The evidence also establishes that the platforms, as a matter of economics, have no demonstrated salvage value at the end of their 20-year estimated life. Indeed, Gulf accrues an annual liability on its books to account for the estimated cost, in excess of scrap value, of dismantling and removing each platform at the end of its normal useful life. Gulf’s actual experience confirms that the platforms do not have a salvage value. Moreover, as each platform is designed and constructed for use at a specific site, the evidence establishes that as a practical matter neither a platform nor its major components are salvageable. The hypothetical methods of salvage and reuse described by respondent’s expert are not borne out by the experience of petitioner or by other owners of platforms in either the Gulf of Mexico or the North Sea.

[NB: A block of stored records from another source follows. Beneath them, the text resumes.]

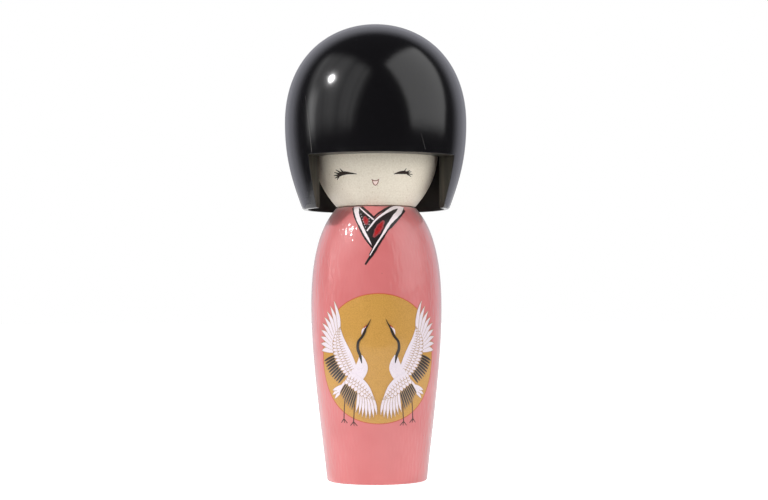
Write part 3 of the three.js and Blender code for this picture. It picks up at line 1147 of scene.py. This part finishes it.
lamp("key_lamp", -67, 37, 0.9, 0.1, 0.1, 2.4, shape="DISK")
lamp("key_fill", -67, 37, 0.88, 0.1, 0.1, 2.7, shape="DISK", in_reflections=False)
lamp("right_softbox", 70, 35, 1.1, 1.4, 1.6, 8.5, soft=0.12)
lamp("left_reflector", -60, 32, 1.25, 2.2, 1.8, 7.5, soft=0.2, pleats=0.4)
lamp("left_strip", -88, 12, 1.2, 0.42, 0.8, 1.5, soft=0.4, pleats=0.5)
lamp("front_fill", -12, 22, 1.4, 1.0, 1.0, 3, in_reflections=False)
lamp("right_fill", 62, 14, 1.2, 0.8, 0.8, 3.8, in_reflections=False)

studio = bpy.data.worlds.new("studio")
bpy.context.scene.world = studio
studio.use_nodes = True
studio.node_tree.nodes.clear()

# The room is dim in front and grey behind, and the white table shows where it runs on beyond the doll.
sky_way = add_node(studio, "ShaderNodeTexCoord").outputs["Generated"]
sky_parts = add_node(studio, "ShaderNodeSeparateXYZ", {"Vector": sky_way})
backdrop = add_node(studio, "ShaderNodeValToRGB", {"Fac": sky_parts.outputs["Y"]})
backdrop.color_ramp.elements[0].position = 0.4
backdrop.color_ramp.elements[0].color = (0.048, 0.048, 0.053, 1)
backdrop.color_ramp.elements[1].color = (0.32, 0.32, 0.35, 1)
for position in (0.64, 0.86):
    backdrop.color_ramp.elements.new(position).color = (0.6, 0.6, 0.67, 1)
below = add_node(studio, "ShaderNodeMapRange", {"Value": sky_parts.outputs["Z"], "From Max": -0.05})
behind = add_node(studio, "ShaderNodeMapRange", {
    "Value": sky_parts.outputs["Y"],
    "From Min": 0.9,
    "From Max": 0.98,
    "To Max": below.outputs["Result"],
})
table_beyond = add_node(studio, "ShaderNodeMix", {
    "Factor": behind.outputs["Result"],
    "A": backdrop.outputs["Color"],
    "B": linear("#FFFFFF"),
}, data_type="RGBA")
rays = add_node(studio, "ShaderNodeLightPath")
seen = add_node(studio, "ShaderNodeMix", {
    "Factor": rays.outputs["Is Camera Ray"],
    "A": table_beyond.outputs["Result"],
    "B": linear("#FFFFFF"),
}, data_type="RGBA")
sky = add_node(studio, "ShaderNodeBackground", {"Color": seen.outputs["Result"]})
add_node(studio, "ShaderNodeOutputWorld", {"Surface": sky.outputs["Background"]})
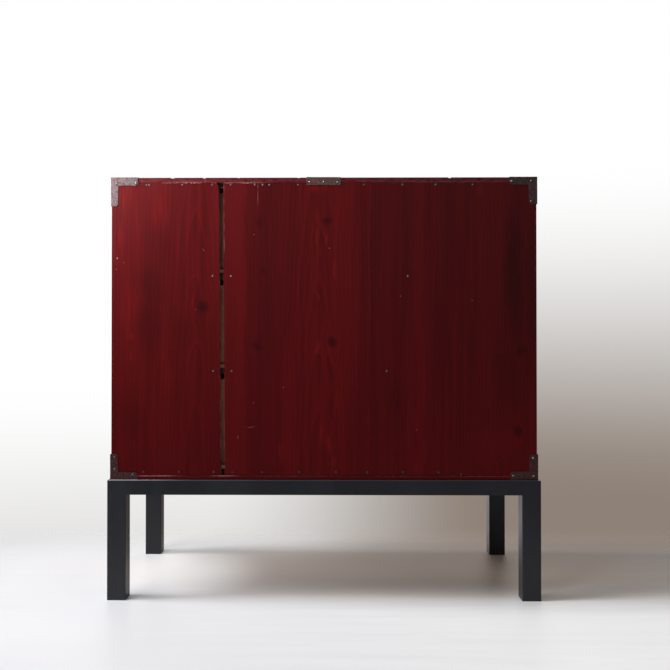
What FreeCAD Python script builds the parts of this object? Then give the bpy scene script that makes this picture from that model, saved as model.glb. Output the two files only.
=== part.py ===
import FreeCAD, Part
import math
import os

from FreeCAD import Vector

# A Japanese clothes chest (tansu) on a low modern stand, in millimetres.
# The chest is a nailed and lacquered softwood case with three tiers of full-width drawers,
# iron straps on its corners and a back of three upright boards, one of which has shrunk
# away from its neighbour. It is screwed down on a black mortised frame with square legs.
#
# +Z is up and the floor is z = 0. The drawers face -Y and the boarded back faces +Y. The
# origin lies on the floor, under the middle of the overall width and depth, pulls included.

# ----------------------------------------------------------------------------------
# Driving dimensions
# ----------------------------------------------------------------------------------

# The sides of the chest, as signs along X, Y and Z
LEFT = -1
RIGHT = 1
FRONT = -1
BACK = 1
BOTTOM = -1
TOP = 1

# Case
CASE_WIDTH = 1018.0
CASE_DEPTH = 464.0
CASE_HEIGHT = 724.0
TOP_THICKNESS = 23.0
BOTTOM_THICKNESS = 25.0
SIDE_THICKNESS = 22.0
LIP_THICKNESS = 11.5  # what the rebates leave of the top and bottom boards at their edges
BACK_THICKNESS = 8.0
CASE_EDGE_EASE = 1.0
HOUSING_DEPTH = 6.0  # how far the partitions are let into the sides
LOWER_TIER = 228.0
MIDDLE_TIER = 212.0
LOWER_PARTITION = 14.0
UPPER_PARTITION = 17.0

# Back boards
NARROW_BOARD = 261.0
MIDDLE_BOARD = 353.0
SHRINKAGE_GAP = 9.5
GAP_LEAN = 4.8  # how far the gap moves sideways from bottom to top
BACK_SEAM = 0.4
CHIP_WIDTH = 7.5  # corner broken off the narrow board at the top of the gap
CHIP_HEIGHT = 13.0

# Stand
STAND_HEIGHT = 286.0
STAND_MARGIN = 8.0  # how far the stand reaches past the case on every side
LEG_SIZE = 45.0
RAIL_HEIGHT = 35.0
RAIL_DEPTH = 42.0
STAND_EASE = 2.0
TENON_INSET = 16.0  # from the outer face of a rail to its tenon
TENON_THICKNESS = 12.0
TENON_SHOULDER = 5.0
TENON_PARTING = 2.0  # wood between the two tenons that meet in a leg

# Screws that hold the case down on the stand
SCREW_RADIUS = 2.3
SCREW_HEAD_RADIUS = 4.5
SCREW_HEAD_HEIGHT = 3.0
SCREW_RECESS = 6.0
SCREW_BITE = 16.0
SCREW_FROM_LEG = 90.0

# Iron straps and nails
IRON_THICKNESS = 1.6
IRON_ARM = 18.4
IRON_REACH = {TOP: (67.0, 67.0), BOTTOM: (66.0, 62.0)}  # of a corner iron, across and up
IRON_CLIP = 5.0  # corner clipped from the free end of an arm
STRAP_LENGTH = 83.0
IRON_NAIL_LENGTH = 16.0
BOARD_NAIL_LENGTH = 24.0
NAIL_RADIUS = 1.1
NAIL_HEAD_RADIUS = 2.1
NAIL_HEAD_HEIGHT = 1.1
GAP_NAIL_EDGE = 17.5  # from the edge of a board beside the gap to its nails
SIDE_NAIL_EDGE = 14.0
SIDE_NAIL_DROP = 194.0

# The nails were set by eye, so no two irons match. On the face of each corner iron there
# is one at the corner, one out along the top or bottom edge and one up or down the side.
# Each is placed by its share of the arm or of the reach, across and then up.
FACE_NAILS = {
    (RIGHT, TOP): ((0.60, 0.76), (0.86, 0.73), (0.52, 0.87)),
    (LEFT, TOP): ((0.71, 0.49), (0.89, 0.52), (0.73, 0.85)),
    (RIGHT, BOTTOM): ((0.43, 1.38), (0.79, 0.65), (0.43, 0.87)),
    (LEFT, BOTTOM): ((0.49, 0.57), (0.87, 0.60), (0.57, 0.86)),
}
FOLD_NAIL_SHARES = (0.30, 0.69)  # of the reach, on the arms folded onto the side and the top
STRAP_NAIL_SHARES = (-0.81, 0.0, 0.81)  # of half the strap's length, on its face
STRAP_FOLD_NAIL_SHARES = (-0.43, 0.43)  # and on its fold over the top
STRAP_NAIL_DROP = 0.58 * IRON_ARM

# Where the nails of each row stand along each back board, as a share of its width from
# its edge nearer the left side of the case. Those beside the gap keep to its edges.
TOP_ROW_SHARES = {
    "narrow": (0.345, 0.652, 0.676),
    "middle": (0.05, 0.494, 0.688, 0.733, 0.787),
    "wide": (0.386, 0.61, 0.812),
}
BOTTOM_ROW_SHARES = {
    "narrow": (0.384, 0.707),
    "middle": (0.03, 0.242, 0.493, 0.746),
    "wide": (0.596, 0.81),
}
UPPER_PARTITION_SHARES = {"wide": (0.78,)}
LOWER_PARTITION_SHARES = {"wide": (0.909,)}

# Drawers
DRAWER_SIDE_CLEARANCE = 1.5
DRAWER_TOP_CLEARANCE = 2.0
DRAWER_BOTTOM_CLEARANCE = 0.5
DRAWER_REAR_CLEARANCE = 4.0
DRAWER_RECESS = 2.0  # the fronts lie this far behind the face of the case
FRONT_THICKNESS = 20.0
FRONT_COVER = 8.0  # wood of the front that covers the ends of the drawer sides
FRONT_EASE = 1.2
DRAWER_WALL = 12.0
DRAWER_FLOOR = 7.5
DRAWER_BACK_DROP = 11.0
FINGERS = 5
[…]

More particularly, as specifically stated by respondent’s expert, the hypothetical salvage value of the platforms totally ignores the economics of the situation. In practical terms, the decision to reuse a platform or its components is based upon an analysis of the cost of designing and developing a new platform or component versus reusing or modifying a salvage platform or component. Thus far, such analyses have shown that the salvage of the platforms or components presently in place is not economical as compared to merely scrapping the items. Further, even respondent’s expert agreed that these platforms are designed for the particular conditions at a particular site, and that reuse would depend on finding a site with precisely the same conditions, an event not likely to occur.
We again point out that this opinion resolves certain severed issues only, and that all other issues not previously decided in this case,4 are still before the Court.
We decide this issue for petitioner.
Unless otherwise indicated, all section references are to the Internal Revenue Code of 1954 as amended and in effect for the taxable years in issue, and all Rule references are to this Court’s Rules of Practice and Procedure.
In F.H.E. Oil Co. v. Commissioner, 147 F.2d 1002 (5th Cir. 1945), the Fifth Circuit Court of Appeals held that the regulation, which permitted a taxpayer to deduct expenditures for capital improvements, was contrary to law. 147 F.2d at 1005. This decision prompted Congress to adopt Concurrent Resolution 50, 79th Cong., 1st Sess., 59 Stat. 844 (1945), which recognized and approved the Treasury regulations “granting the option to deduct as expenses such intangible drilling and development costs.”
Other types of costs that are not subject to the option are intangible costs connected with equipment, facilities, and structures that are not incident to or necessary for the drilling of wells “such as structures for storing or treating oil or gas.” The costs at issue in this case do not fall within this nonoptional category.
Other issues in this docket have been decided as follows: the “Worthless Properties” issue was decided by this Court in Gulf Oil Corp. v. Commissioner, 87 T.C. 135 (1986); the “Kuwait Nationalization” issue was decided by this Court in Gulf Oil Corp. v. Commissioner, 86 T.C. 937 (1986); the “Iranian Foreign Tax Credit” issue was decided by this Court in Gulf Oil Corp. v. Commissioner, 86 T.C. 115 (1986); the “North Sea Farmout” issue was decided by this Court in Gulf Oil Corp. v. Commissioner, 84 T.C. 447 (1985).